In March 2024, inflation demonstrated a stubborn persistence, registering a 3.5% year-over-year increase according to the Consumer Price Index (CPI) report by the Labor Department. This uptick from February’s 3.2% was primarily fueled by higher rent and gasoline prices. Monthly costs also saw a 0.4% rise, maintaining the pace set in the previous month.

Core Inflation and Federal Reserve’s Concerns

The core inflation rate, which strips out the volatile food and energy sectors, mirrored the previous month’s growth at 0.4%, keeping its annual rise at 3.8%. Despite inflation peaking at 9.1% in June 2022, its highest in 40 years, there has been a significant slowdown.
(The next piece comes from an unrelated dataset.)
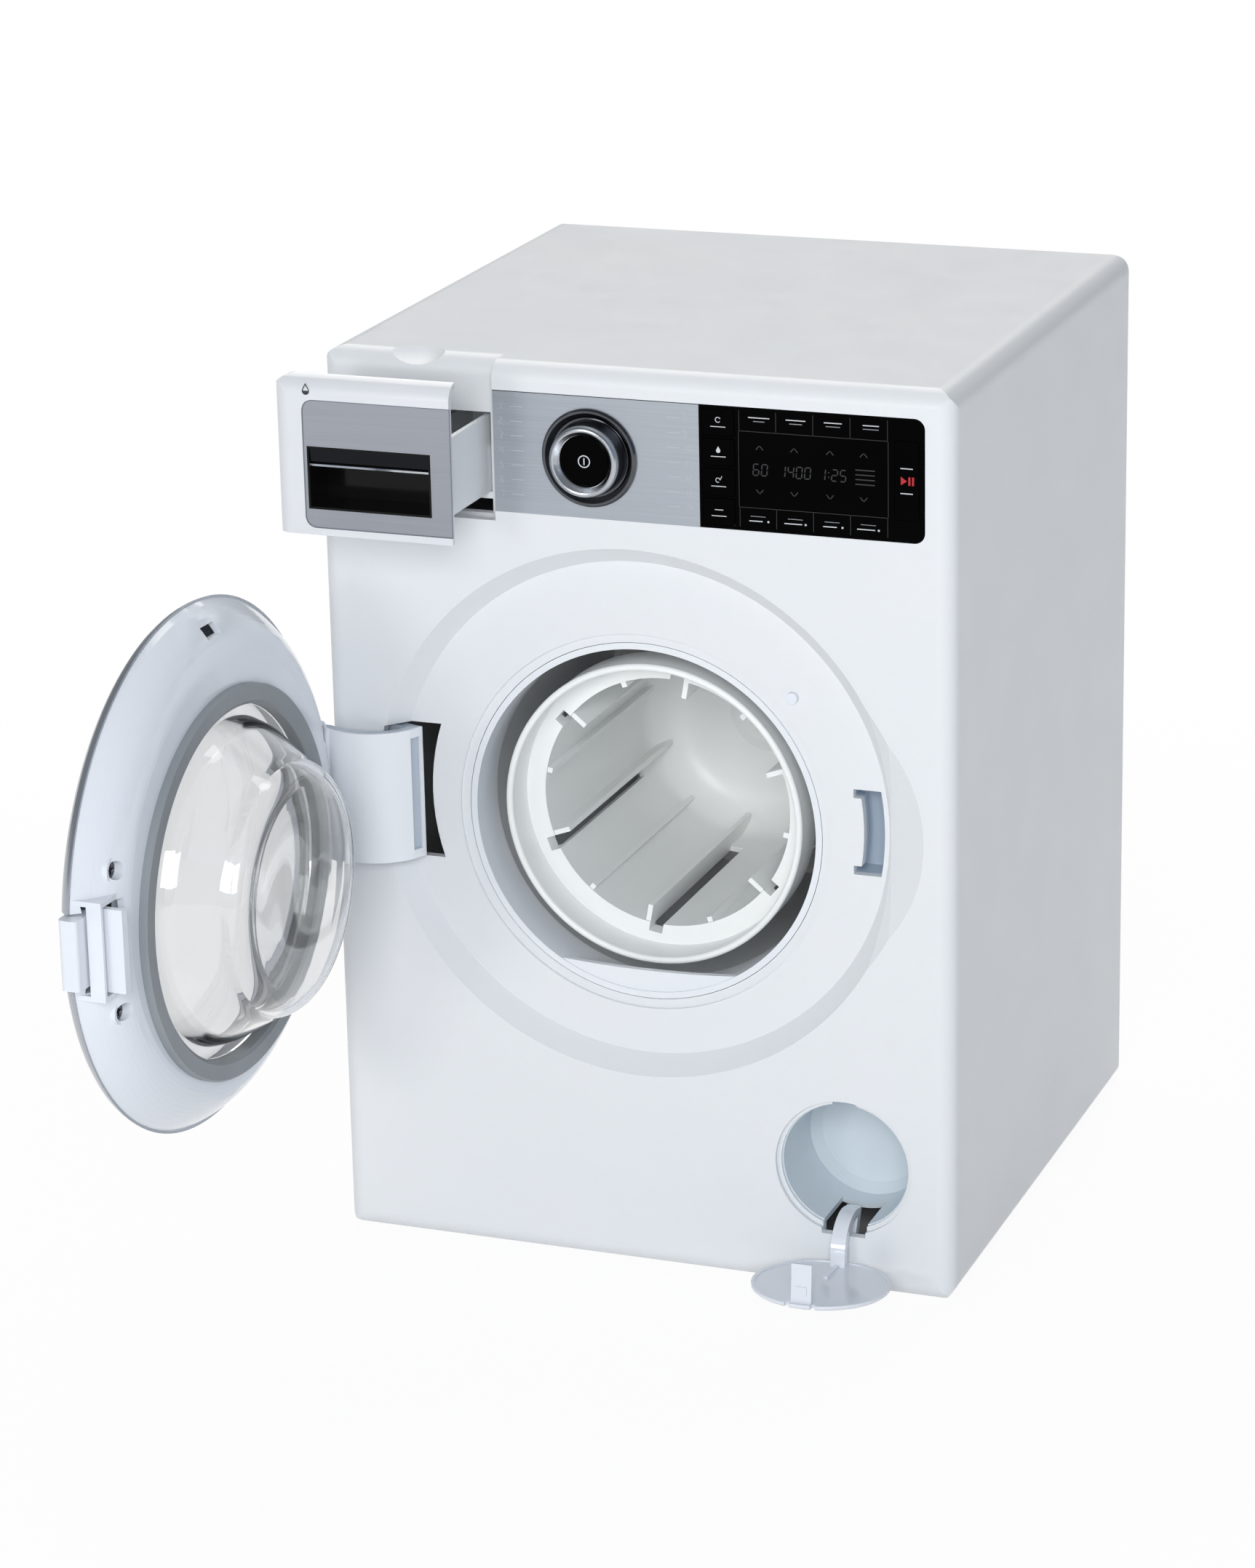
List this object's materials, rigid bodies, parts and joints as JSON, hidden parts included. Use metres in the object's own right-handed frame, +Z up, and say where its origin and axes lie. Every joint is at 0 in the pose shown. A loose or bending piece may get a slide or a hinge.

However, the gradual easing of worker shortages has only slowly affected service costs like rent and transportation, which continue to climb.

The State of Inflation Across the US

Variations in inflation rates across different states highlight the uneven impact, with some states experiencing significantly higher inflation rates than others. Barclays anticipates a gradual decrease in monthly price gains, projecting a year-end inflation rate of 3% and a core inflation rate of 3.1%, still above the Federal Reserve’s 2% target.

The Future of Interest Rates

Fed Chair Jerome Powell had hinted at a potential easing of inflation towards the 2% goal, despite a “bumpy path.” However, March’s higher-than-expected inflation rates have led to speculations of delayed rate cuts. The futures market now expects the Fed to initiate rate cuts in September, adjusting from a previously anticipated start in June.

Impact on the US Economy and Stock Market

The March inflation data has impacted the US stock market and raised concerns over the timing of anticipated rate cuts by the Federal Reserve. With the Federal Reserve pausing rate hikes since July after reaching a 22-year high, the focus remains on managing inflation without hampering economic growth.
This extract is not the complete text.